None of the projects are specially commissioned for the biennale, with Koivu having instead drawn on what already exists to inform her thesis. “Despite the ubiquity of factory-made products in our lives, the factory itself is unfamiliar to many. We often know little of what the factory space actually looks like,” says Koivu. “The village’s unique potential lies in the next step: could the village become a new kind of factory? How could a network of different expert workshops function together as a kind of diffused factory?” While the foundries are now closed, Fiskars is still a manufacturing community of around 600 people. Instead of industrial-scale manufacture, however, objects are produced on a small scale by a few skilled makers. The furniture brand Nikari is probably the largest of these, providing work and apprenticeship opportunities in its workshop, which is still powered by the river. However, the skills in Fiskars are highly streamlined and what Koivu is championing demands a diversification of skill. “For example, there is a lack of upholsterers, plywood steamers, and CNC specialists, as well as leather- workers or metalsmiths,” she says. Factory becomes a conversation piece in order for Fiskars to look in on itself.
But why does Fiskars have a biennale? In an era in which design fairs, festivals and biennales are expanding year on year, is another event really needed and what does it bring to the discourse? There are now nearly 250 art, design and architecture biennales operating globally according to the not-for-profit Biennial Foundation. This represents a five-fold increase over the last 10 years. Art biennales are the most established format, while design and architecture biennales have only recently seen a corresponding upswing in numbers. Saint Etienne, Lisbon, Istanbul, Oslo and London now have their own versions of these events, all established in the last 20 years.

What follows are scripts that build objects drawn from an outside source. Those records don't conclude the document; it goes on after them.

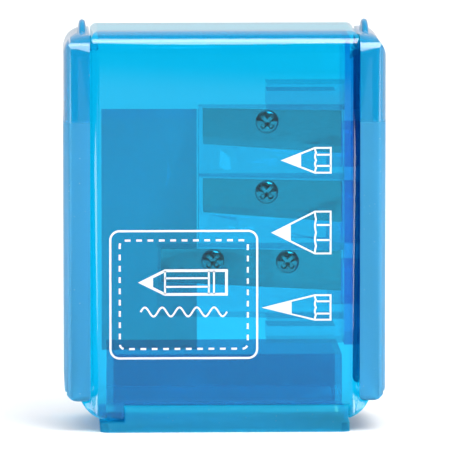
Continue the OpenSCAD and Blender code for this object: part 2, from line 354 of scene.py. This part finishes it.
def zoned_plastic(name, satin, gloss, gloss_low, transmission, ior):
    """A moulding that is polished above gloss_low and satin below it, part clear all over.

    The change is spread over a millimetre. Satin adds 0.3 to the roughness and takes the coat away.
    """
    made, shader, place = start_material(name)
    tree = made.node_tree
    link = tree.links.new
    flow = use_effect(made, "Moulding flow", place, 200, Variation=0.05, Specks=0.35)
    wear = use_effect(
        made, "Handling wear", place, -200, Scratches=0.04, Smooth=0.04, Cloudy=0.10)
    height = node(tree, "ShaderNodeSeparateXYZ", -900, -500)
    link(place, height.inputs["Vector"])
    zone = node(tree, "ShaderNodeMapRange", -700, -500)
    zone.interpolation_type = "SMOOTHSTEP"
    zone.inputs["From Min"].default_value = gloss_low - 0.5 * MM
    zone.inputs["From Max"].default_value = gloss_low + 0.5 * MM
    zone.inputs["To Min"].default_value = 1.0
    zone.inputs["To Max"].default_value = 0.0
    link(height.outputs["Z"], zone.inputs["Value"])
    total = node(tree, "ShaderNodeMath", -400, -300, operation="MULTIPLY_ADD")
    link(zone.outputs["Result"], total.inputs[0])
    total.inputs[1].default_value = 0.30
    link(wear.outputs["Roughness"], total.inputs[2])
    both = node(tree, "ShaderNodeMix", -900, 300, data_type="RGBA")
    both.inputs["A"].default_value = (*gloss, 1)
    both.inputs["B"].default_value = (*satin, 1)
    link(zone.outputs["Result"], both.inputs["Factor"])
    link(both.outputs["Result"], flow.inputs["Color"])
    link(flow.outputs["Color"], shader.inputs["Base Color"])
    link(total.outputs["Value"], shader.inputs["Roughness"])
    add_bump(made, shader, wear.outputs["Height"], 0.1, 0.02 * MM)
    shader.inputs["Transmission Weight"].default_value = transmission
    shader.inputs["IOR"].default_value = ior
    polish = node(tree, "ShaderNodeMath", -400, -700, operation="MULTIPLY_ADD")
    link(zone.outputs["Result"], polish.inputs[0])
    polish.inputs[1].default_value = -0.5
    polish.inputs[2].default_value = 0.5
    link(polish.outputs["Value"], shader.inputs["Coat Weight"])
    shader.inputs["Coat Roughness"].default_value = 0.03
    return made


def steel(name, tint, stretch, low, high):
    """Ground steel with hair lines, whose roughness runs from low to high."""
    made, shader, place = start_material(name)
    link = made.node_tree.links.new
    flow = use_effect(
        made, "Moulding flow", place, 200, Color=(*tint, 1), Variation=0.08, Specks=0.0)
    lines = use_effect(
        made, "Grinding lines", place, -200, Stretch=stretch, Low=low, High=high)
    link(flow.outputs["Color"], shader.inputs["Base Color"])
    link(lines.outputs["Roughness"], shader.inputs["Roughness"])
    add_bump(made, shader, lines.outputs["Height"], 0.05, 0.002 * MM)
    shader.inputs["Metallic"].default_value = 1.0
    return made


def label_film(name, header_low):
    """Thin milky label film that lets light through, with a faint fibre and a blue band on top."""
    made, shader, place = start_material(name)
    tree = made.node_tree
    link = tree.links.new
    fibre = node(tree, "ShaderNodeTexNoise", -700, -200, Scale=1800.0, Detail=4.0)
    link(place, fibre.inputs["Vector"])
    flow = use_effect(made, "Moulding flow", place, 200, Variation=0.04, Specks=0.0)
    height = node(tree, "ShaderNodeSeparateXYZ", -1000, 300)
    link(place, height.inputs["Vector"])
    band = node(tree, "ShaderNodeMapRange", -800, 300)
    band.inputs["From Min"].default_value = header_low
    band.inputs["From Max"].default_value = header_low + 0.1 * MM
    link(height.outputs["Z"], band.inputs["Value"])
    both = node(tree, "ShaderNodeMix", -600, 300, data_type="RGBA")
    both.inputs["A"].default_value = (0.85, 0.86, 0.89, 1)
    both.inputs["B"].default_value = (0.10, 0.84, 0.92, 1)
    link(band.outputs["Result"], both.inputs["Factor"])
    link(both.outputs["Result"], flow.inputs["Color"])
    link(flow.outputs["Color"], shader.inputs["Base Color"])
    shader.inputs["Roughness"].default_value = 0.5
    shader.inputs["Transmission Weight"].default_value = 0.65
    shader.inputs["IOR"].default_value = 1.0
    add_bump(made, shader, fibre.outputs["Fac"], 0.25, 0.02 * MM)
    return made


def ink(name, tint):
    """White screen-printing ink, slightly uneven, which lets a little light through."""
    made, shader, place = start_material(name)
    tree = made.node_tree
    link = tree.links.new
    flow = use_effect(
        made, "Moulding flow", place, 200, Color=(*tint, 1), Variation=0.04, Specks=0.0)
    grain = node(tree, "ShaderNodeTexNoise", -700, -200, Scale=4000.0, Detail=2.0)
    link(place, grain.inputs["Vector"])
    level = node(tree, "ShaderNodeMapRange", -500, -200)
    level.inputs["To Min"].default_value = 0.35
    level.inputs["To Max"].default_value = 0.6
    link(grain.outputs["Fac"], level.inputs["Value"])
    link(flow.outputs["Color"], shader.inputs["Base Color"])
    link(level.outputs["Result"], shader.inputs["Roughness"])
    shader.inputs["Transmission Weight"].default_value = 0.3
    shader.inputs["IOR"].default_value = 1.0
    return made


def floor_paint(name):
    """Plain pale floor with a faint unevenness."""
    made, shader, place = start_material(name)
    tree = made.node_tree
    grain = node(tree, "ShaderNodeTexNoise", -900, 0, Scale=40)
    tree.links.new(place, grain.inputs["Vector"])
    tone = node(tree, "ShaderNodeMix", -600, 0, data_type="RGBA")
    tone.inputs["A"].default_value = (0.885, 0.885, 0.885, 1)
    tone.inputs["B"].default_value = (0.915, 0.915, 0.915, 1)
    tree.links.new(grain.outputs["Fac"], tone.inputs["Factor"])
    tree.links.new(tone.outputs["Result"], shader.inputs["Base Color"])
    shader.inputs["Roughness"].default_value = 0.6
    return made


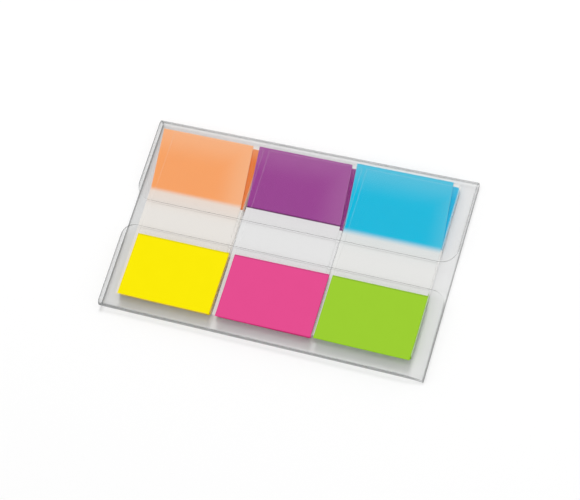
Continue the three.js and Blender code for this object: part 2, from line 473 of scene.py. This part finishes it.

“Design biennales offer a chance to consider less commercial aspects of the subject,” writes Morrison in the introductory text to Social Seating, putting forward a valid argument for this biennale’s existence. “You might consider them to be an antidote to the endless design fairs and design weeks which have proliferated in recent years.” But while the biennale can be regarded as a space for critical reflection and much-needed discussion, the upswing in design biennales comes at a time when the more established concept and structure of the art biennale is coming under increasing critique and scrutiny.
Earlier this year, Artnet published an analysis of the financial model behind many biennales. It found that artists are often not paid fair rates for exhibiting, while all-important costs such as shipping and insurance are left as the concern of the artists or their gallery. “What happens behind the scenes – and who pays for it – could very well inform what we end up seeing at these prestigious events, which often help set the agenda for the art world, wrote Kate Brown and Javier Pes. “Some fear that those who can afford to pay – top galleries and private collectors – have the potential to further shift biennials in a commercial direction. At the same time, those who many believe should pay – local governments, arts councils – are contending with smaller and smaller budgets and bigger and bigger ambitions.” Last autumn Apollo magazine asked “Is it time to call an end to biennials?”, with critic Ben Cranfield quoting many recent issues surrounding art biennales such as questionable sponsorship, the environmental impact of global travel and the “inevitable contradictions facing the curator who attempts to act against the status quo while relying on the resources and structures of the system they are seeking to critique.”
So while the curatorial thinking around a biennale might be devoid of commercial concerns, as Morrison argues, it is clear that the framework of the biennale is often not. Take Venice – arguably the proto-biennale as we know it today. When first established in 1895 in the Giardini as the International Art Exhibition, the biennale was intended to reposition Venice in the contemporary cultural landscape following the end of the vogue for the Grand Tour and the weakening influence of the Venetian school of painting. The biennale aimed to make Venice a destination again and to redevelop an area of the city that had long been neglected. Just like the World Fairs, established with the Great Exhibition in London in 1851, the Venice Biennale used national pavilions as its framework for display, with each permanent pavilion built and funded by the exhibiting country. As such, the Venice Biennale was not so much an exercise in critical thinking as it was opportunistic. While many architecture and design biennales now stay clear of the loaded concept of national pavilions (the London Design Biennale excluded) one nevertheless has to consider the strategic element of any new biennale – they are clear income generators for the locations in which they take place.
Herein lies a conundrum for Fiskars. The village’s infrastructure could not deal with a heavy influx of visitors of the scale of, say, the Venice Biennale. The town’s two hotels and handful of restaurants would be seriously challenged in such an event, as would the experience of the village itself. But rather than considering this an impediment, it is an opportunity for Fiskars Village and the biennale organisers Luovi Productions to consider the possibility of a better biennale experience. An experience that isn’t focused on the glamorous opening days, but which instead looks to attract visitors over the course of the whole event; a biennale that engages with local concerns and amplifies them to a global discussion; a biennale that considers the sustainability and environmental impact of hosting such an event.
In his Apollo article, Cranfield writes: “Perhaps it is time to think about what each biennial, triennial, quinquennial does in relation to the local systems of which each is inevitably a part and what the particular affordances are of different formats for different moments and places.” This is where the Fiskars Art and Design Biennale has the opportunity to thrive. The inaugural event is already considering the unique position of Fiskars Village as a creative community for art and design. It gently asks, What’s next?